CORRESPONDÊNCIA. 26
UMA CARTA INÉDITA DE ANTÓNIO QUADROS PARA ANTÓNIO TELMO (NO 92.º ANIVERSÁRIO DO AUTOR DE PORTUGAL, RAZÃO E MISTÉRIO)
Lisboa
12.2.87
Meu caro António Telmo:
Agradeço-lhe a sua carta, sobretudo porque é bom reflectir um pouco em diálogo com uma pessoa como você.
Duas palavras, a principiar, acerca das ideias do centro e da revista. Depois dos meus almoços, trocas de impressões, etc., estou francamente desanimado quanto a tais possibilidades, pois verifico que os discípulos estão ainda mais divididos, ora por razões de pensamento, ora por causas pessoais, de que imaginava.
Seria necessário da minha parte um enorme esforço e para isso seria preciso colocar entre parêntesis os projectos de obras que tenho em perspectiva. Entre outros menores mas que também darão trabalho, principalmente o III vol. de Portugal, Razão e Mistério, que talvez afinal se intitule (para não ser demasiado saudosista), Da glória do Império ao desafio do Futuro; e a Introdução à Filosofia Portuguesa ou título parecido com este, cujo esqueleto já está delineado e vários textos aprontados, pois tive de os preparar para o curso da Universidade Gama Filho. Um outro livro em perspectiva para breve, é O Primeiro Modernismo Português . Da Vanguarda à Tradição (Pessoa, Sá-Carneiro, Almada, os futuristas, A. Ferro, Sousa Cardoso, Raul Leal, etc.)
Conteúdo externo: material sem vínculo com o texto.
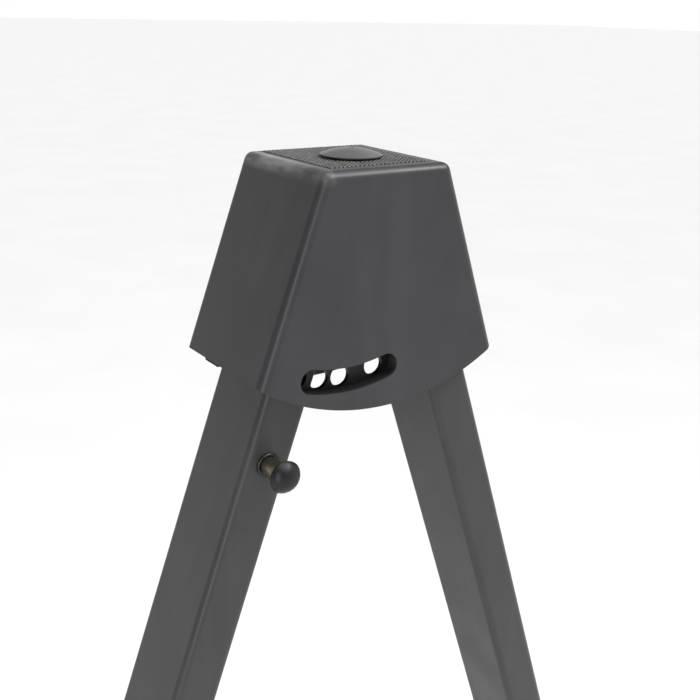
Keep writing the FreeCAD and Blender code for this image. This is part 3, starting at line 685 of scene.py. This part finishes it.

Acho que você é capaz de ter razão, os sessenta anos são próprios para fazer obra mais sólida e avessos ao tipo de acção do 57. Uma parte de mim continua a querê-lo, mas há também uma aversão à ideia de perder tempo com coisas fugazes, quando a margem que temos à nossa frente vai diminuindo rapidamente.
Mas, até à Páscoa, compromissos grandes me ocuparão, só nessa altura podendo lançar-me àqueles dois livros de fundo.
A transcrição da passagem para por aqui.